● What to produce:
Return all of the lines below exactly as they are.

------------------------------------------------------------

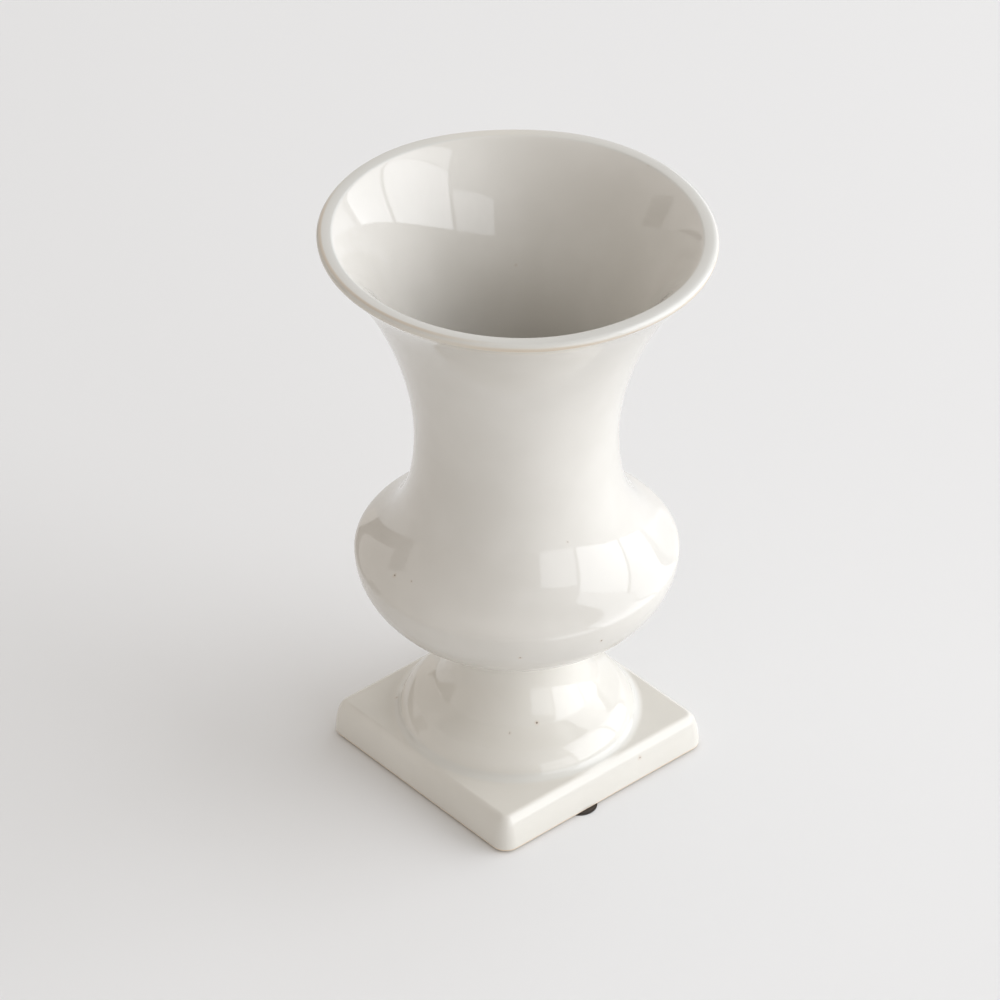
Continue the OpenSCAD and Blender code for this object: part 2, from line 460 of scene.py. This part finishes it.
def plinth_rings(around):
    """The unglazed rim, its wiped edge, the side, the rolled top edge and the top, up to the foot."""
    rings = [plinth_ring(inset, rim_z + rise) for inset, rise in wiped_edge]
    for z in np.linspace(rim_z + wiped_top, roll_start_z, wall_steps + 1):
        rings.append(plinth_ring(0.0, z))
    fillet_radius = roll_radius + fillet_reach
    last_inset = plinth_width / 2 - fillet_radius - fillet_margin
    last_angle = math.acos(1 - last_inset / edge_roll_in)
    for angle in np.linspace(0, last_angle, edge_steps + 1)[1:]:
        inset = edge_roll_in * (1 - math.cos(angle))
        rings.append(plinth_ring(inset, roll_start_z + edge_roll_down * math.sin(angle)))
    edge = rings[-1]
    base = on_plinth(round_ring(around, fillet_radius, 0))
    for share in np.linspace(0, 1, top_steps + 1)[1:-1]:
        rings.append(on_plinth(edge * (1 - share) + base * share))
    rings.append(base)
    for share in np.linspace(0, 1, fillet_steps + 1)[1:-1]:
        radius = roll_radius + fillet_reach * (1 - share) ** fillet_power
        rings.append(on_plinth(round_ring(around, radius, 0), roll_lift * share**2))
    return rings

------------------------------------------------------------

● Written response:
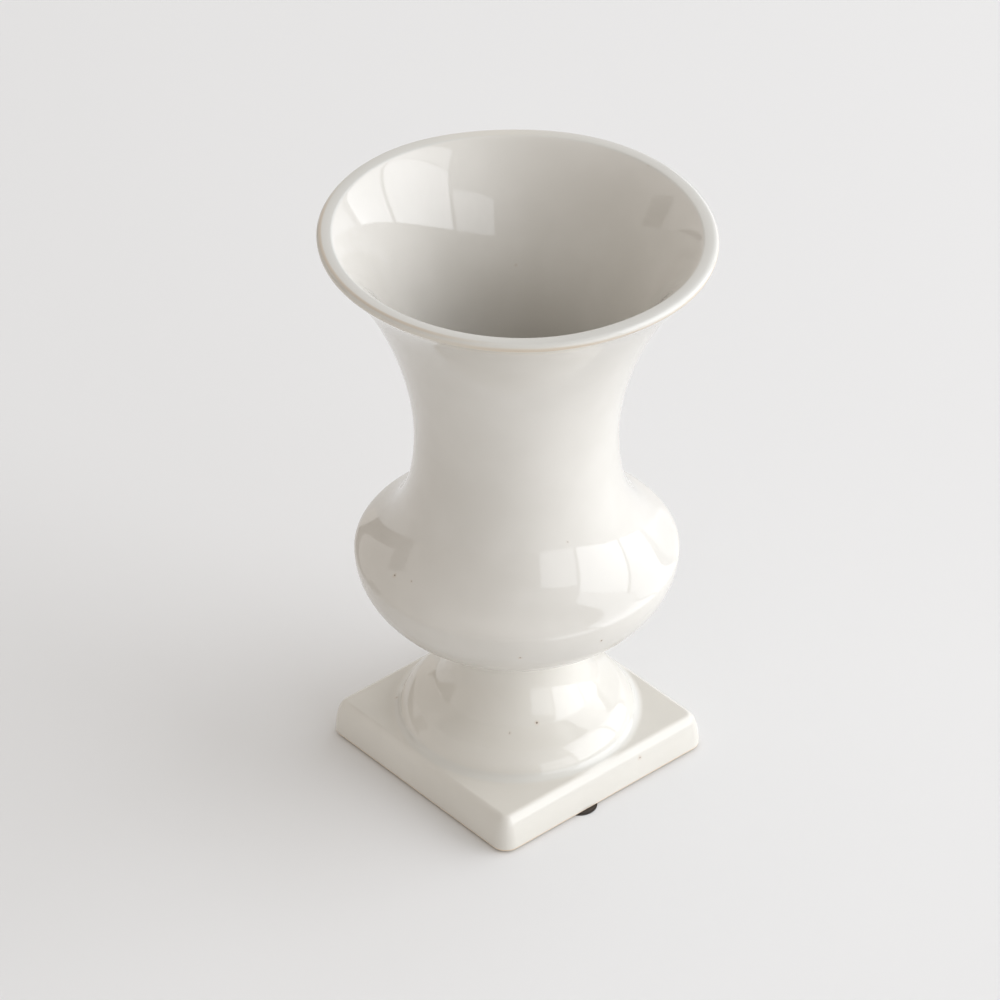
Continue the OpenSCAD and Blender code for this object: part 2, from line 460 of scene.py. This part finishes it.
def plinth_rings(around):
    """The unglazed rim, its wiped edge, the side, the rolled top edge and the top, up to the foot."""
    rings = [plinth_ring(inset, rim_z + rise) for inset, rise in wiped_edge]
    for z in np.linspace(rim_z + wiped_top, roll_start_z, wall_steps + 1):
        rings.append(plinth_ring(0.0, z))
    fillet_radius = roll_radius + fillet_reach
    last_inset = plinth_width / 2 - fillet_radius - fillet_margin
    last_angle = math.acos(1 - last_inset / edge_roll_in)
    for angle in np.linspace(0, last_angle, edge_steps + 1)[1:]:
        inset = edge_roll_in * (1 - math.cos(angle))
        rings.append(plinth_ring(inset, roll_start_z + edge_roll_down * math.sin(angle)))
    edge = rings[-1]
    base = on_plinth(round_ring(around, fillet_radius, 0))
    for share in np.linspace(0, 1, top_steps + 1)[1:-1]:
        rings.append(on_plinth(edge * (1 - share) + base * share))
    rings.append(base)
    for share in np.linspace(0, 1, fillet_steps + 1)[1:-1]:
        radius = roll_radius + fillet_reach * (1 - share) ** fillet_power
        rings.append(on_plinth(round_ring(around, radius, 0), roll_lift * share**2))
    return rings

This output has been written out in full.